The screen area is 75″ high. At a 16:9 aspect ration, that means my horizontal measurement comes out at 133.33″. Leveraging our friend, Pathogras, a little math yields a diagonal image size of 153″. Not too bad.
I plugged in amplified speakers and an inexpensive DVD player with HDMI output. The projector sprang to life. The image quality was surprisingly good. Multiple people at our screenings made a point to comment on the quality of the picture. Here’s the setup:
I had the projector off to the side of the driveway pointed at the center of the garage screen. I was able to use the keystone feature to provide a nice, squared-off image even from this extreme off-center angle. The table is square to the screen, and you can see that the projector is quite skewed to the left.
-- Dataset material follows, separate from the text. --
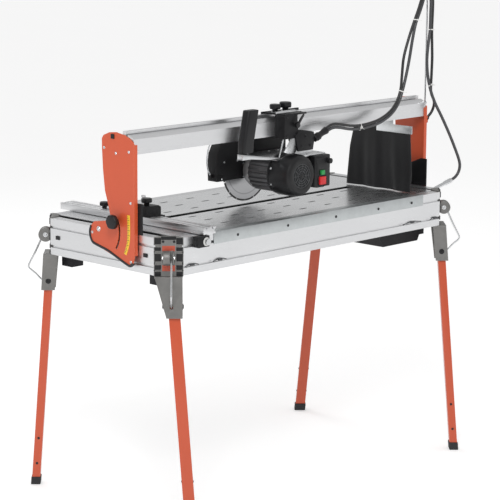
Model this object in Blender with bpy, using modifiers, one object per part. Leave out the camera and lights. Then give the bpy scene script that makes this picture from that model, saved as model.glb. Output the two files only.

Here are three shots from the movie tonight: Casablanca.
Like the last movie, people commented on how great the picture was. At 6,000 lux and a 5,000:1 contrast ratio, it was plenty bright with deep blacks and bright colors, or whites in the case of this black and white movie. All in all, it is a terrific projector in terms of picture quality.
Now, the little things that devalue it a bit. First is the sound. The included 5W speakers produce very little sound and that sound it a bit tinny to my ear. In my opinion, you need to add auxiliary speakers to make this a useful solution. Even with 200-watt amplified speakers, the volume is a little low. I had the volume output level on the projector set to 100 – its highest level. Also, I had the speakers up at full volume. The sound level for the movie was simply too soft. There are multiple sound settings in the sound menu, and choosing Movie produced the loudest sound, but it was still too little for an outdoor venue. To be clear, I have another projector – a competitor to this one with similar specifications. The sound output from that projector is noticeably louder. The second thing is the noise from the projector itself – specifically the cooling fan. It is somewhat loud to the point of being noticeable. Again, when comparing projectors, this one was a bit on the noisy side.
Will these things bother you? It all depends on how you will use it. If you are going to use it inside, the lower movie volume level won’t be an issue but the cooling fan level might be. If you’re using it outside, as I do, the movie volume is an issue but the fan volume isn’t a big deal. I don’t want to overstate the fan sound, it isn’t terribly loud, but to me, it was a bit noticeable.
What I like
- Compact size
- Image control options
- High-quality picture – it garnered positive comments from multiple guests
What I’d change
- Internal speakers are too weak
- Even with amplified external speakers, the low sound output could be boosted
- The somewhat noisy cooling fan could be quieter
Overall, this is a capable projector at a bargain price. It provides a bright, clear, contrasty image that looks great. If it could put out more sound and have a quieter cooling fan, it would be near perfect. Still, if you are trying to get a big image on a budget, the Vankyo Performance V630 might be the projector you’re looking for.